というような感じで、園芸作業のお供に薪ストーブ、おすすめである。もちろん、火の用心はしっかりと。翌日来て、ビニールハウスが溶けて愕然となることは避けたいので。

近いがごっつぉ

大寒も過ぎ、明後日は節分。春の気配を感じたのか、ブルーマロウの種子も発芽を始めた。いろいろな種類があるハーブは、発芽したばかりの双葉だけでは判断できないものもあるが、ブルーマロウはわりと個性的。双葉を見て確信できるのはありがたい。

ブルーマロウ

昨日今日と、圃場のすぐ裏の林で薪ストーブ用の薪の調達。この林は倒木防止のためこの冬、伐採作業が行われ、材木になりそうな太い木は搬出されたが、細くて用材にならないようなもの(といっても太いのは50cmぐらいある)が野積みにされていた。指をくわえて見ていたところ、山の持ち主の方から使って構わないとの声をかけていただいた。

伐採
宝の山。左上に見えるのが圃場

普段は車で一時間弱かかる親戚の山などで調達していたのだが、山陰の変わりやすい冬の天気、遠くまで出かけたはいいが、思わぬ天候の急変で、予定の半分も終わらないうちに帰り支度をせねばならないこともある。ところが、今回はなんと歩いて1分もかからない場所である。ちょっとした作業の合間などを使って作業ができるのはこの上なくありがたい。(Many thanks! > Mさん)

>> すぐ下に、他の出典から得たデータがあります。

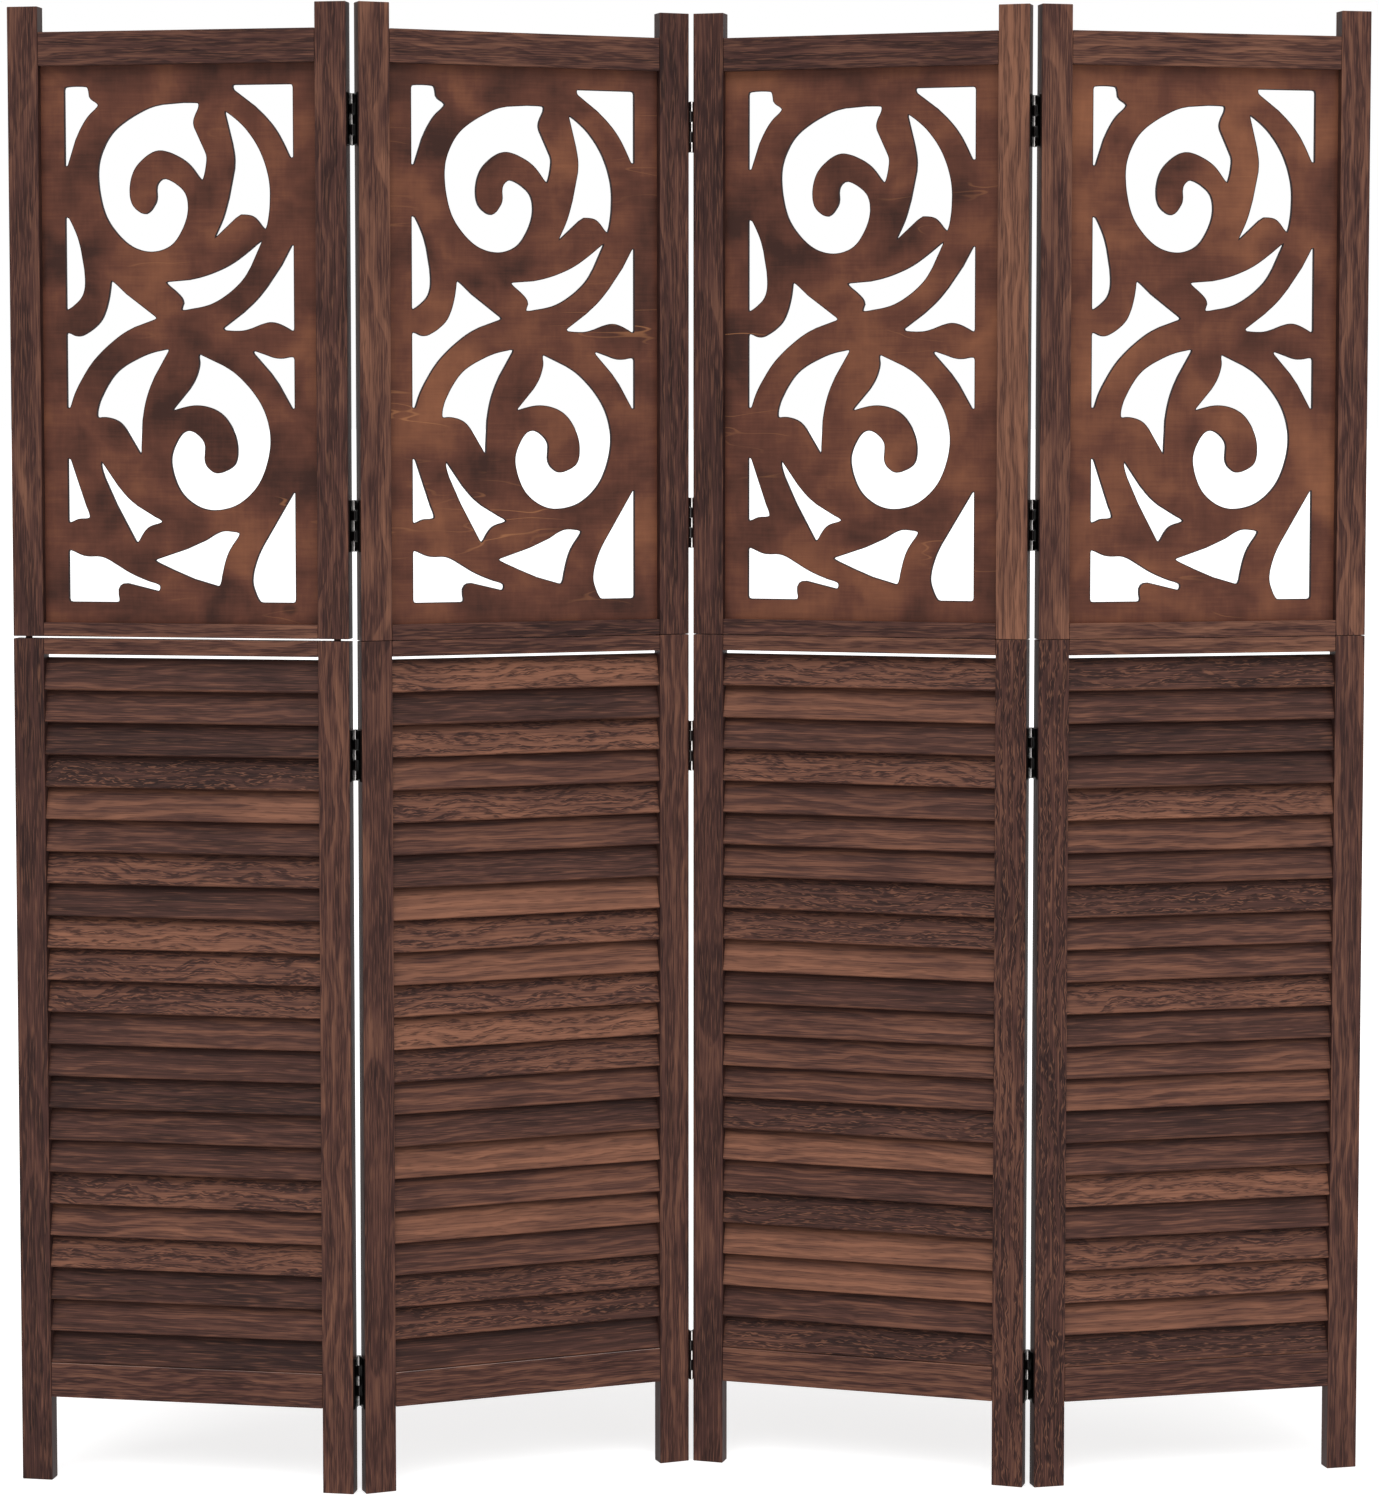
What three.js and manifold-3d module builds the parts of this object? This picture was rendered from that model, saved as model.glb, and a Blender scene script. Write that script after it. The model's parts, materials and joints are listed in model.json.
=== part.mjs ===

まずは野積みにされた木を割りやすいサイズにチェーンソーで玉切りしていく作業を行う。

玉切り作業
玉切り作業

何本も切っていくと徐々に刃のキレが悪くなってくるため、ソーチェーンをこまめに研ぐ必要がある。プロは現場で上手に研がれるのだが、未熟者なので足場が悪い現場で上手に研ぐのはまだまだうまくできない。こんなときも、圃場に戻ってきちんと作業台にチェーンソーを据えて刃を研ぐと、体も楽だし、下手でもずいぶん丁寧に研げる。

チェーンの研ぎ
作業台で行うチェーンの研ぎはとっても楽

もちろん、玉切りしたり大まかに割ったものを運ぶのもあっという間。普段なら、山から一輪車(ネコ車)でヨイショ、ヨイショと運び出して車に積み、1時間かけて帰り、また車から一輪車に載せ替えてようやく薪置き場に到着だ。ここなら、一輪車に積んでそのまま薪置き場に直行である。

一つ難点なのは、重機で山積みにしてあるので相当不安定だったり、邪魔な枝がかなりあることだが、そのようなことを言ってはバチが当たる。「近いがごっつぉ」なのである。

ちなみにこの辺りには「~がごっつぉ」という言い回しがある。「ご馳走」がなまって「ごっつぉ」だ。

なんでもすぐやるのが一番というときに「早いがごっつぉ」と言ったり、寒いときに、「なんにもないですけど・・・」と、温かい食べ物を出されたときに「いや~、熱いがごっつぉですわ」という感じで使う。

さすがに、以前店頭で20代の女性が商品を見て「安いがごっつぉ」とのたまった時にはのけぞったのだが。

少々足場が悪くても、天気が悪くても、太い木がなかなか切れなくても、チェーンソーが幹に噛んでも、「近いがごっつぉ」と唱えればノープロブレム。楽しく薪集めができそうである。